* [Task directions]:
Return, exactly as written, the lines from the one containing "const jaw = new THREE.Group();" through the one containing "obj.matrix_world = Matrix.Identity(4)", with both ends included.

* [Material provided]:
------------------------------------------------------------

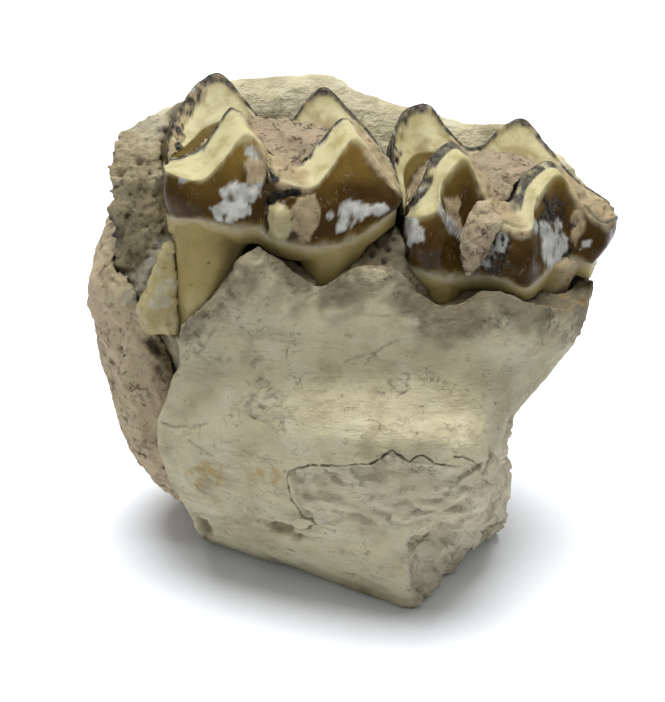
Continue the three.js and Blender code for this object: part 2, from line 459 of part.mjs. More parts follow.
const finishes = {
  bone: { color: 0xb9b292, roughness: 0.75 },
  rock: { color: 0xa8957a, roughness: 0.95 },
  enamel: { color: 0x5b421c, roughness: 0.25 },
  dentine: { color: 0xa0925e, roughness: 0.5 },
};

function piece(name, made, finish) {
  const { vertProperties, triVerts } = made.getMesh();
  const geometry = closedGeometry(Array.from(vertProperties), Array.from(triVerts));
  const mesh = new THREE.Mesh(geometry, new THREE.MeshStandardMaterial({ ...finish, metalness: 0 }));
  mesh.name = name;
  return mesh;
}

const jaw = new THREE.Group();
jaw.add(
  piece('jaw_bone', boneSolid, finishes.bone),
  piece('rock_matrix', rockSolid, finishes.rock),
  piece('front_molar', frontSolid, finishes.enamel),
  piece('rear_molar', rearSolid, finishes.enamel),
  piece('lost_tooth_root', lostRootSolid, finishes.dentine),
  piece('front_molar_fill', frontFillSolid, finishes.rock),
  piece('rear_molar_fill', rearFillSolid, finishes.rock),
  piece('cheek_side_lump', lumpSolid, finishes.rock),
);

// The frame's origin is under the middle of the whole piece, on the ground.
const bounds = new THREE.Box3().setFromObject(jaw);
const middleX = (bounds.min.x + bounds.max.x) / 2;
const middleY = (bounds.min.y + bounds.max.y) / 2;
for (const mesh of jaw.children) mesh.geometry.translate(-middleX, -middleY, -bounds.min.z);

export default jaw;
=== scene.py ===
# The fossil jaw as the photograph shows it: bone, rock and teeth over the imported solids.
#
# Places are written in millimetres on the drawing bench, which is the part's frame moved by BENCH.
# Marks that the photograph shows are placed by its pixels, through the camera.

import json
import math

import bpy
import numpy as np
from mathutils import Matrix, Vector
from mathutils.bvhtree import BVHTree

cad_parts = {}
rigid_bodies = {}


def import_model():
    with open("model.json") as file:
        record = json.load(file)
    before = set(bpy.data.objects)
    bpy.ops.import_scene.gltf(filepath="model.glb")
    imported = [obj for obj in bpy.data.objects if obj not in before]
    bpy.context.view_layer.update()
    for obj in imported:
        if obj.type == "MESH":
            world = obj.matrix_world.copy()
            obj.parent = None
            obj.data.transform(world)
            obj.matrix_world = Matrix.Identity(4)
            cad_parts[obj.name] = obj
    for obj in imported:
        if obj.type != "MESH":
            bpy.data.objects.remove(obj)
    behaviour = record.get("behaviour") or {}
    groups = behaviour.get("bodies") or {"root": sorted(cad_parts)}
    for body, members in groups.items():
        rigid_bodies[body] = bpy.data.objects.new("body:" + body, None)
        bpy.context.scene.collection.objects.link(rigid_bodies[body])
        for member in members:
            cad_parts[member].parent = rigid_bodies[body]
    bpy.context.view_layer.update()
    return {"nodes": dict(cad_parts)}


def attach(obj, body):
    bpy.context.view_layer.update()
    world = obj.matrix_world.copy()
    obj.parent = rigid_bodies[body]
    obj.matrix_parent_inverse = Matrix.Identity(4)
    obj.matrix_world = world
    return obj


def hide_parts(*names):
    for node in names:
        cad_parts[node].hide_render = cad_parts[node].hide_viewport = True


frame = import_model()

MM = 0.001
BENCH = np.array([1.402, 7.671, 0.0])

# Spacing of each piece's mesh before it is refined
BONE_MESH = 0.46
ROCK_MESH = 0.34
ROOT_MESH = 0.26
STUB_MESH = 0.16
LUMP_MESH = 0.12

# Camera

PHOTO_SIZE = (665, 702)
FOCAL_PIXELS = 1950.0
EYE = np.array([0.0, -140.73, 104.0])
TILT = math.radians(30)
LOOK = np.array([0.0, math.cos(TILT), -math.sin(TILT)])
UP = np.array([0.0, math.sin(TILT), math.cos(TILT)])


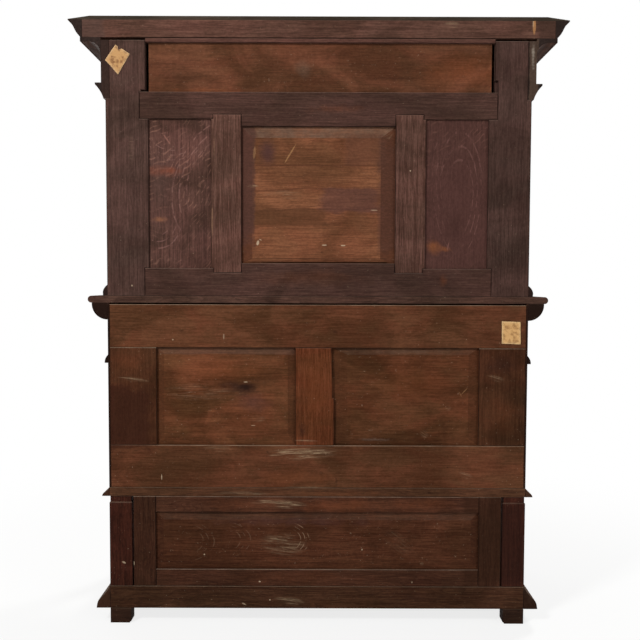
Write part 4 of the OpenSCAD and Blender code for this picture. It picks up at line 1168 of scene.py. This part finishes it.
@dataclass
class Case:
    """The closed case: oak ends and front, and a pine back stained to match."""

    # slash-sawn pine, planed and stained: wide soft rings, warm where thinly stained
    rail_pine: WoodFinish = WoodFinish(
        "stained pine rail", "#5a3724", "#402517", "#6f4833", Figure.KNOTTY, ring=17, figured=0.25,
        fibre=0.28, mottle=0.5, hue=0.35, pore=0.22, speck=0.42, arris="#8a7460", worn=0.8,
        dust=0.3, marks=(
            Mark(WARM, 60, 496, 240, 50, 0.3), Mark(SCUFF, 60, 578, 145, 24, 0.9, -0.05),
            Mark(SCUFF, 40, 459, 130, 10, 0.7), Mark(SCUFF, 337, 594, 60, 14, 0.25),
            Mark(SCUFF, -495, 507, 30, 14, 0.3, 0.3), Mark(KNOT, 167, 583, 10, 8, 0.6),
            Mark(KNOT, -435, 534, 7, 3, 0.7), Mark(KNOT, -56, 986, 12, 10, 0.6),
            Mark(KNOT, 451, 989, 12, 6, 0.5), Mark(STAIN, -64, 486, 6, 24, 0.5),
            Mark(STAIN, -615, 873, 80, 48, 0.6), Mark(SCUFF, -592, 833, 35, 12, 0.35, 0.25),
            Mark(WARM, -617, 692, 100, 130, 0.15),
            Mark(BAND, 660, 699, 110, 112, 0.8, 0.04, tone="#351c13"),
            Mark(SCUFF, 615, 826, 60, 8, 0.6, 0.1), Mark(WARM, 638, 886, 110, 70, 0.2),
            Mark(FLECK, 312, 969, 2.5, 12, 0.45), Mark(FLECK, 481, 959, 3, 3, 0.5),
            Mark(FLECK, 521, 498, 1.8, 12, 0.7)))
    # slash-sawn pine with knots, planed and stained: the smoothest part of the back
    panel_pine: WoodFinish = WoodFinish(
        "stained pine panel", "#613b26", "#432718", "#754b31", Figure.KNOTTY, ring=24, figured=0.2,
        fibre=0.27, mottle=0.6, hue=0.4, pore=0.22, speck=0.38, arris="#6f5748", dust=0.15,
        soot=0.5, marks=(
            Mark(WARM, 299, 856, 200, 50, 0.4), Mark(STAIN, 253, 803, 105, 36, 1.0),
            Mark(KNOT, 240, 803, 50, 28, 1.0), Mark(BLOOM, 220, 752, 80, 55, 0.6),
            Mark(FLECK, 240, 818, 8, 1.8, 0.9), Mark(FLECK, 215, 672, 9, 1.5, 0.6),
            Mark(SCUFF, 203, 695, 35, 14, 0.3), Mark(SCUFF, 376, 786, 150, 40, 0.2),
            Mark(BAND, 309, 922, 250, 13, 0.45, tone="#4c3930"),
            Mark(DUST, -289, 920, 230, 12, 0.2), Mark(WARM, -306, 809, 200, 80, 0.22),
            Mark(KNOT, -113, 886, 4, 4, 0.8), Mark(RAW, -489, 789, 1.8, 20, 0.35, 0.75),
            Mark(RAW, -476, 779, 1.8, 12, 0.25, -0.5), Mark(SCUFF, -436, 732, 12, 10, 0.5),
            Mark(SCUFF, -357, 645, 18, 14, 0.45, 0.6), Mark(DUST, -190, 625, 80, 8, 0.5)))
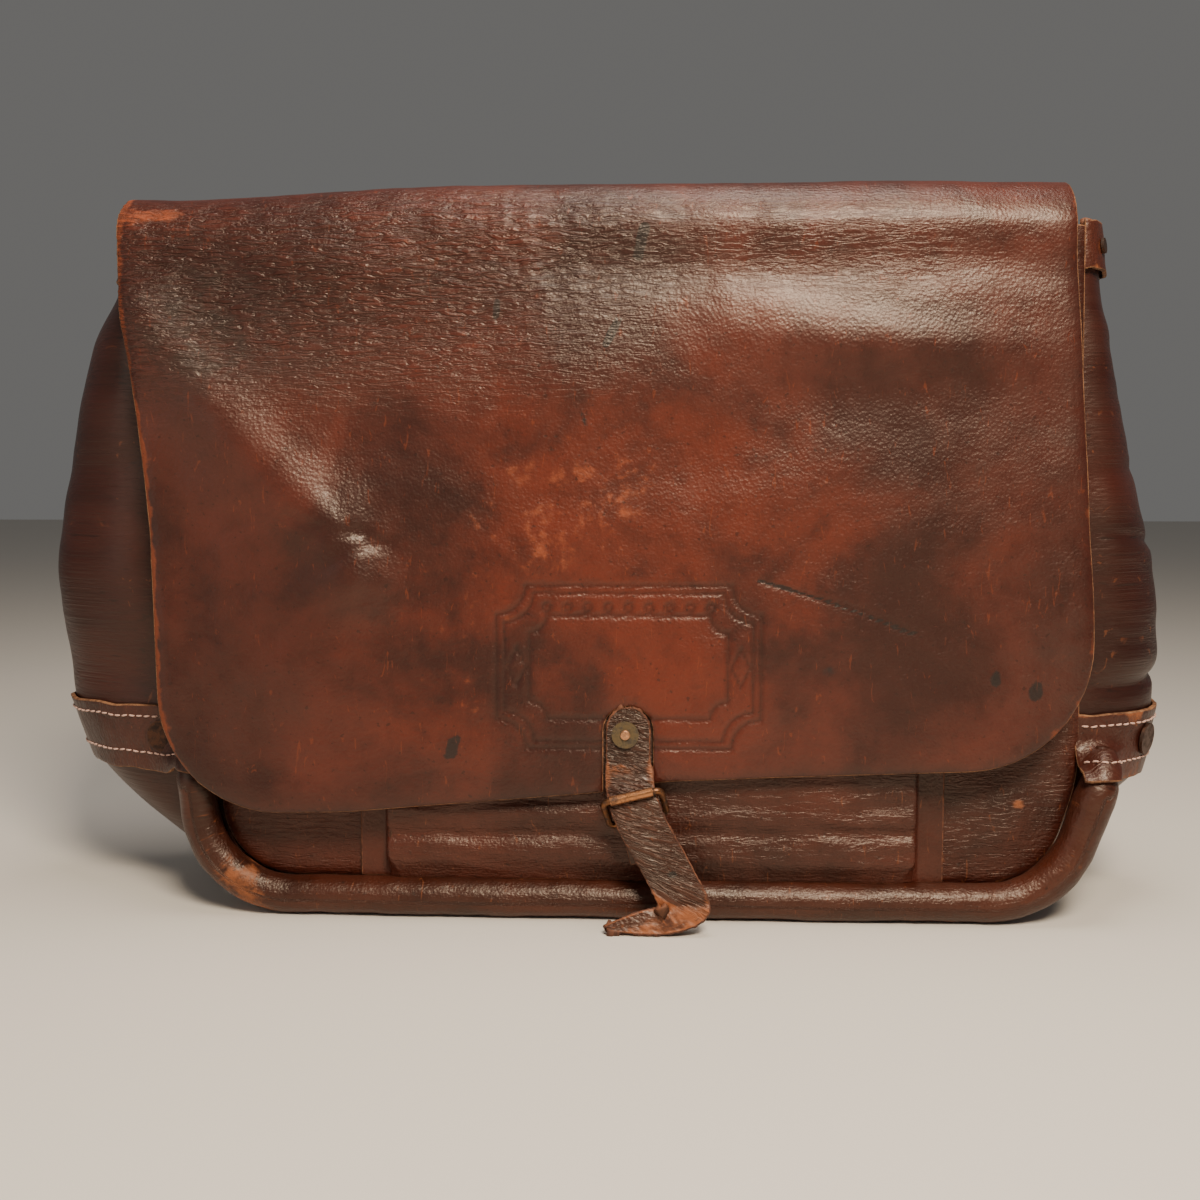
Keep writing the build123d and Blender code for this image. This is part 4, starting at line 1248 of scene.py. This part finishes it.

------------------------------------------------------------

* [Worked answer]:
const jaw = new THREE.Group();
jaw.add(
  piece('jaw_bone', boneSolid, finishes.bone),
  piece('rock_matrix', rockSolid, finishes.rock),
  piece('front_molar', frontSolid, finishes.enamel),
  piece('rear_molar', rearSolid, finishes.enamel),
  piece('lost_tooth_root', lostRootSolid, finishes.dentine),
  piece('front_molar_fill', frontFillSolid, finishes.rock),
  piece('rear_molar_fill', rearFillSolid, finishes.rock),
  piece('cheek_side_lump', lumpSolid, finishes.rock),
);

// The frame's origin is under the middle of the whole piece, on the ground.
const bounds = new THREE.Box3().setFromObject(jaw);
const middleX = (bounds.min.x + bounds.max.x) / 2;
const middleY = (bounds.min.y + bounds.max.y) / 2;
for (const mesh of jaw.children) mesh.geometry.translate(-middleX, -middleY, -bounds.min.z);

export default jaw;
=== scene.py ===
# The fossil jaw as the photograph shows it: bone, rock and teeth over the imported solids.
#
# Places are written in millimetres on the drawing bench, which is the part's frame moved by BENCH.
# Marks that the photograph shows are placed by its pixels, through the camera.

import json
import math

import bpy
import numpy as np
from mathutils import Matrix, Vector
from mathutils.bvhtree import BVHTree

cad_parts = {}
rigid_bodies = {}


def import_model():
    with open("model.json") as file:
        record = json.load(file)
    before = set(bpy.data.objects)
    bpy.ops.import_scene.gltf(filepath="model.glb")
    imported = [obj for obj in bpy.data.objects if obj not in before]
    bpy.context.view_layer.update()
    for obj in imported:
        if obj.type == "MESH":
            world = obj.matrix_world.copy()
            obj.parent = None
            obj.data.transform(world)
            obj.matrix_world = Matrix.Identity(4)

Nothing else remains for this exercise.